2012/10/26
Julie Levesque: Who Will Win the Elections?
"The Republicrats!" There is no democracy in the United States. American political life is dominated by one party with two heads, often called the Republicrats! Republicans and Democrats agree on core issues, and only argue on technicalities. Obama, who was portrayed as a peaceful savior in the last presidential elections, has demonstrated during his four years in office that he is not much different from his predecessor. Nobel Peace Prize Laureate Barack Obama's "war record" is worse than that of George W Bush. The civil rights of Americans have shrunk further in the last four years, and President Obama has shown that he is closer to Wall Street than to Main Street. Mitt Romney and Barack Obama are more of the same, on key issues as Glen Ford explains: To any objective observer, the consensus that exists between Barack Obama and Mitt Romney on the fundamental issues of war and peace, Wall Street dominance of American life, and fiscal austerity, has been made crystal clear in the two debates.
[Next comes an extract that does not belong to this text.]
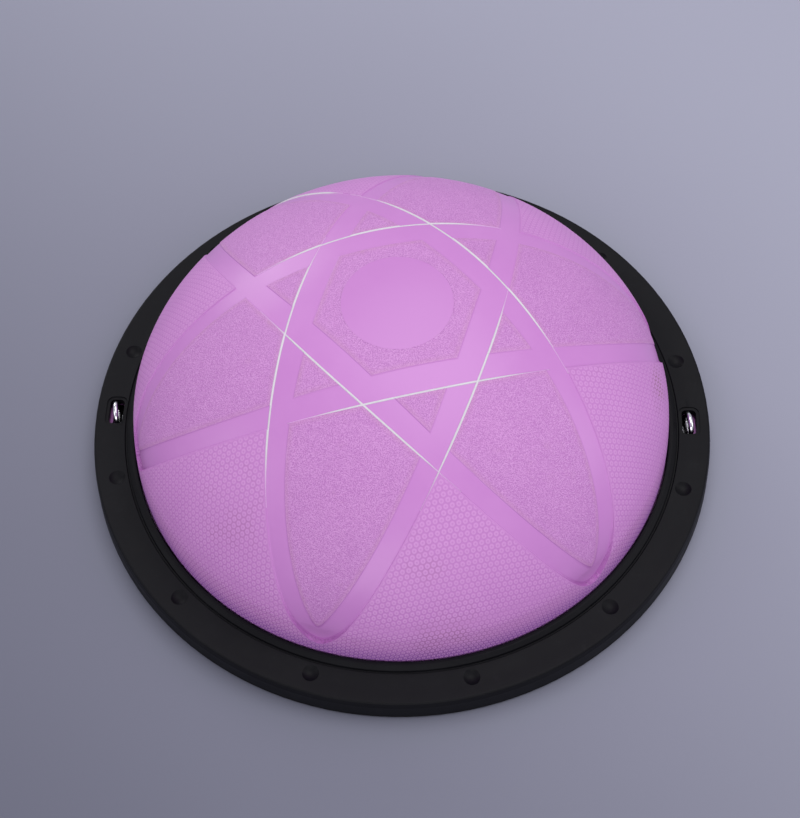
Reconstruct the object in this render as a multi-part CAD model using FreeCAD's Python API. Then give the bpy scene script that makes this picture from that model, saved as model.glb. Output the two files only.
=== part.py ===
"""Balance dome trainer: an air-filled half ball clamped on a round base.

Millimetres, +Z up. The origin is on the floor under the middle of the base. The two anchor rings
stand at either end of the X axis, 2.7 mm towards +Y from it.
"""
import FreeCAD, Part
import math
import os

# ---------------------------------------------------------------- driving dimensions
BASE_RADIUS = 300.0            # outer edge of the base plate
FOOT_HEIGHT = 2.0              # how far the rubber feet hold the base plate off the floor

PLATE_BOTTOM = FOOT_HEIGHT
FLOOR_THICKNESS = 4.0          # flat floor of the base plate
FLOOR_TOP = PLATE_BOTTOM + FLOOR_THICKNESS
LAND_TOP = FLOOR_TOP + 4.0     # ribs and bosses that carry the dome's flange
FLANGE_THICKNESS = 3.0
CLAMP_Z = LAND_TOP + FLANGE_THICKNESS
RING_TOP = PLATE_BOTTOM + 25.0
RING_SKIN = 4.0                # wall under the ring's top face
SKIN_UNDERSIDE = RING_TOP - RING_SKIN
LIP_TOP = RING_TOP + 4.3       # raised inner lip beside the dome
PLATE_EDGE_TOP = PLATE_BOTTOM + 3.0
SEAM = 0.3                     # dark line between the base plate and the ring's skirt

FASTENER_CIRCLE = 279.0        # radius of the screws, recesses and slots
SCREW_COUNT = 12
FIRST_SCREW_DEG = 15.0
SCREW_RADIUS = 2.0
SCREW_CLEARANCE = 0.05
HEAD_RADIUS = 4.0
HEAD_HEIGHT = 2.6
COUNTERBORE_DEPTH = 3.2
RECESS_RADIUS = 7.5            # dished recess on the ring over each screw
RECESS_DEPTH = 3.0

CROWN_RADIUS = 255.4           # superellipse of the dome's outline above the wall
CROWN_Z = PLATE_BOTTOM + 57.7
CROWN_RISE = 166.1
CROWN_POWER_R = 2.025
CROWN_POWER_Z = 1.519
WALL_TOP_Z = PLATE_BOTTOM + 64.0   # the crown passes into the nearly upright wall here
WALL_WIDEST_Z = PLATE_BOTTOM + 30.0
WALL_BULGE = 2.55              # how much wider the wall is there than at its top
WALL_POWER = 1.87
DOME_WALL = 3.0
MEMBRANE = 2.0                 # flat bottom of the air chamber
FLANGE_RADIUS = 288.0
WELD_GAP = 0.05                # line of the weld between the dome's wall and its flange
CURVE_POINTS = 24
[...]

In the absence of effective popular resistance to the duopoly of money, the economic and social crisis fails to create a corresponding political crisis for the rulers. As a result, there is nothing important for them to debate. But how are Presidential debates regulated? The history of the Commission on Presidential Debates sheds light on how and why other parties are excluded from the political debate, and kept away from the public's eyes and ears: The Commission on Presidential Debates is a private corporation headed by the former chairmen of the Republican and Democratic parties. The CPD is a duopoly which allows the major candidates to draft secret agreements about debate arrangements, including moderators, debate format and even participants. The result is a travesty riddled with sterile, non-contentious arguments which consistently exclude alternative voices that Americans want to hear.